6) Por fim, é criado um novo regime de execução de obras pelo arrendatário, aplicável às obras (i) que tenham sido objeto de intimação por parte da câmara municipal, necessárias para a correção de más condições de segurança ou de salubridade ou à melhoria do arranjo estético; (ii) e reparações urgentes, quando haja mora do senhorio na sua realização, incluindo em partes comuns nos prédios em propriedade horizontal. Relativamente a este regime é possível destacar o seguinte:
a) Prevê-se que o arrendatário possa realizar extrajudicialmente as obras a cargo do senhorio (no caso das obras objeto de intimação, só na hipótese em que o senhorio não as tenha iniciado ou concluído no prazo previsto);
b) A realização de tais obras confere ao arrendatário o direito a uma compensação correspondente: (i) às despesas das obras efetuadas e orçamentadas e respetivos juros, acrescidas de 5 /prct. destinados a despesas de administração, (ii) aos custos suportados com o realojamento temporário dos arrendatários.
c)O valor da compensação pode ser pago das seguintes formas:
i) Diretamente pelo senhorio, em prazo não inferior a 60 dias;
ii) Por dedução edução no valor das rendas mensais vincendas a partir da data da comunicação de execução das obras.
Caso o contrato cesse antes do ressarcimento do valor total das obras, o arrendatário mantém o crédito do referido valor e o direito a recebê-lo.
d) Quanto às formalidades para a realização de obras pelo arrendatário.

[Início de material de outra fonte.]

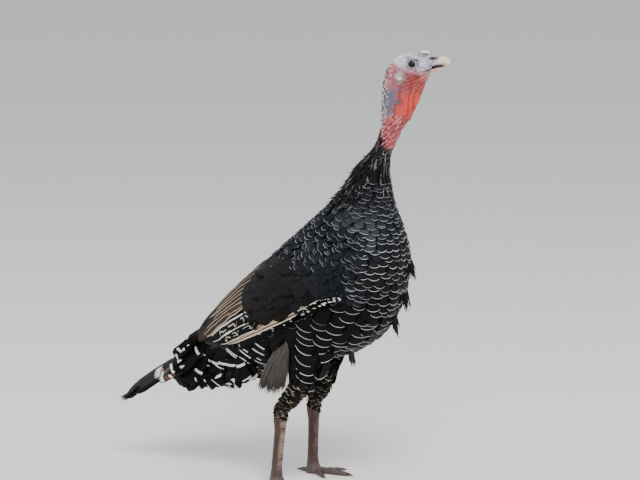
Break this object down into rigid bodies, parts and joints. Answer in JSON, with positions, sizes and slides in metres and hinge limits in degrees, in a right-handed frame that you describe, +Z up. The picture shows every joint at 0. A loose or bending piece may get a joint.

i) A intenção de realização das obras deve ser comunicada com antecedência mínima de 15 dias em relação à data prevista para início da execução (i) expondo os fatos que lhe conferem o direito de as efetuar, (ii) juntando o respetivo orçamento, mapa de quantidades, data prevista para o início e conclusão das obras e indicação da necessidade de realojamento temporário de arrendatários que se mostre indispensável para o efeito.
ii) A conclusão das obras deve ser comunicada ao senhorio no prazo máximo de 30 dias, junto com a apresentação dos comprovativos das despesas realizadas e indicando (i) o valor da compensação devida, (ii) o valor já deduzido por conta da compensação, (iii) A modalidade de pagamento da compensação em dívida e as respetivas condições de pagamento.
Pese embora alguma clarificação de aspetos sujeitos a interpretação dúbia no anterior RJOPA, entendemos que o regime agora aprovado trará um conjunto de dificuldades adicionais aos proprietários que pretendem realizar obras nos seus imóveis, colocando assim risco a continuação da reabilitação do património imobiliário. O que terá certamente reflexos nos arrendatários, que poderão ver as suas condições de vida agravadas em função da ausência de obras nos imóveis onde residem, muitas vezes há largos anos. Temos algumas dúvidas que, na maior parte das situações, o arrendatário reúna condições efetivas para se substituir ao senhorio na realização de obras estruturalmente necessárias para reabilitar o prédio ou esteja disposto a realizar obras no seu locado quando o prédio necessita todo ele de um restauro profundo. Os próximos meses trarão certamente novidades quer quanto ao efeito prático destas alterações quer quanto ao respetivo impacto no mercado do arrendamento e da reabilitação urbana.